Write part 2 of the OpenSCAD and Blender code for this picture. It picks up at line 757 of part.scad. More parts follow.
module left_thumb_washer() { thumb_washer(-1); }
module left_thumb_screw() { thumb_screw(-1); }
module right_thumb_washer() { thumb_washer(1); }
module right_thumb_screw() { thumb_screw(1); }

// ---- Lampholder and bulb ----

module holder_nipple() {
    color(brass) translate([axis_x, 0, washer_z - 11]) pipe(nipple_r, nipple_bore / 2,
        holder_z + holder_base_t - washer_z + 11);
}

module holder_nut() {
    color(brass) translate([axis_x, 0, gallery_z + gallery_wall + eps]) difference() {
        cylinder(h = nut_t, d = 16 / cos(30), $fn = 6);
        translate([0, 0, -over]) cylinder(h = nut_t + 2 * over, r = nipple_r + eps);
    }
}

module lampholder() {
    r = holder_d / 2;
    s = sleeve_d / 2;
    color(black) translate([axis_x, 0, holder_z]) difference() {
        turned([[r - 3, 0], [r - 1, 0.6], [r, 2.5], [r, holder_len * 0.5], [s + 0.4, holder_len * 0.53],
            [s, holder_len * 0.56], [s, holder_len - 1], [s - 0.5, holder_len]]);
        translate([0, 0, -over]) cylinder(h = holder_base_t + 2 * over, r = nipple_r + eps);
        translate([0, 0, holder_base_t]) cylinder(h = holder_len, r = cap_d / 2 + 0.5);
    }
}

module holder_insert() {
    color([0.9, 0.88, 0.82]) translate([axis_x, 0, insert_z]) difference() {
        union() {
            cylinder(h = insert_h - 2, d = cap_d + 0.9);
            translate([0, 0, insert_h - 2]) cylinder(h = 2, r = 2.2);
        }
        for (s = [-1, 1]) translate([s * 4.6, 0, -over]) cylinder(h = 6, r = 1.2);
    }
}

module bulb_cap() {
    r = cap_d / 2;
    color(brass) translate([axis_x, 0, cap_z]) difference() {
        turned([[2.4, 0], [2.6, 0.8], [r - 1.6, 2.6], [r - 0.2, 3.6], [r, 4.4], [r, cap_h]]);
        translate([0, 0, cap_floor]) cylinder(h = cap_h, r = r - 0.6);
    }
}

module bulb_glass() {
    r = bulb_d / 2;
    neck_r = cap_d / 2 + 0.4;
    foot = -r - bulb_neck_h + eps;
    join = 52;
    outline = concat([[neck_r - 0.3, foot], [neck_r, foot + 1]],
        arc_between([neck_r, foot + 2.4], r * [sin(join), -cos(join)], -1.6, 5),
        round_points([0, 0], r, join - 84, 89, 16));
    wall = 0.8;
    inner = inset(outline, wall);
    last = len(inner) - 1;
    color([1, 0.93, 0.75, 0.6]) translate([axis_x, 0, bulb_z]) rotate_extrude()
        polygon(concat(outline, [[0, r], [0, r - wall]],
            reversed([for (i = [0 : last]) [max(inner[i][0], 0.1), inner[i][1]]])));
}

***

WRITTEN REQUEST: Each line above must be printed exactly as it appears.

ANSWER TO THIS EXERCISE:
Write part 2 of the OpenSCAD and Blender code for this picture. It picks up at line 757 of part.scad. More parts follow.
module left_thumb_washer() { thumb_washer(-1); }
module left_thumb_screw() { thumb_screw(-1); }
module right_thumb_washer() { thumb_washer(1); }
module right_thumb_screw() { thumb_screw(1); }

// ---- Lampholder and bulb ----

module holder_nipple() {
    color(brass) translate([axis_x, 0, washer_z - 11]) pipe(nipple_r, nipple_bore / 2,
        holder_z + holder_base_t - washer_z + 11);
}

module holder_nut() {
    color(brass) translate([axis_x, 0, gallery_z + gallery_wall + eps]) difference() {
        cylinder(h = nut_t, d = 16 / cos(30), $fn = 6);
        translate([0, 0, -over]) cylinder(h = nut_t + 2 * over, r = nipple_r + eps);
    }
}

module lampholder() {
    r = holder_d / 2;
    s = sleeve_d / 2;
    color(black) translate([axis_x, 0, holder_z]) difference() {
        turned([[r - 3, 0], [r - 1, 0.6], [r, 2.5], [r, holder_len * 0.5], [s + 0.4, holder_len * 0.53],
            [s, holder_len * 0.56], [s, holder_len - 1], [s - 0.5, holder_len]]);
        translate([0, 0, -over]) cylinder(h = holder_base_t + 2 * over, r = nipple_r + eps);
        translate([0, 0, holder_base_t]) cylinder(h = holder_len, r = cap_d / 2 + 0.5);
    }
}

module holder_insert() {
    color([0.9, 0.88, 0.82]) translate([axis_x, 0, insert_z]) difference() {
        union() {
            cylinder(h = insert_h - 2, d = cap_d + 0.9);
            translate([0, 0, insert_h - 2]) cylinder(h = 2, r = 2.2);
        }
        for (s = [-1, 1]) translate([s * 4.6, 0, -over]) cylinder(h = 6, r = 1.2);
    }
}

module bulb_cap() {
    r = cap_d / 2;
    color(brass) translate([axis_x, 0, cap_z]) difference() {
        turned([[2.4, 0], [2.6, 0.8], [r - 1.6, 2.6], [r - 0.2, 3.6], [r, 4.4], [r, cap_h]]);
        translate([0, 0, cap_floor]) cylinder(h = cap_h, r = r - 0.6);
    }
}

module bulb_glass() {
    r = bulb_d / 2;
    neck_r = cap_d / 2 + 0.4;
    foot = -r - bulb_neck_h + eps;
    join = 52;
    outline = concat([[neck_r - 0.3, foot], [neck_r, foot + 1]],
        arc_between([neck_r, foot + 2.4], r * [sin(join), -cos(join)], -1.6, 5),
        round_points([0, 0], r, join - 84, 89, 16));
    wall = 0.8;
    inner = inset(outline, wall);
    last = len(inner) - 1;
    color([1, 0.93, 0.75, 0.6]) translate([axis_x, 0, bulb_z]) rotate_extrude()
        polygon(concat(outline, [[0, r], [0, r - wall]],
            reversed([for (i = [0 : last]) [max(inner[i][0], 0.1), inner[i][1]]])));
}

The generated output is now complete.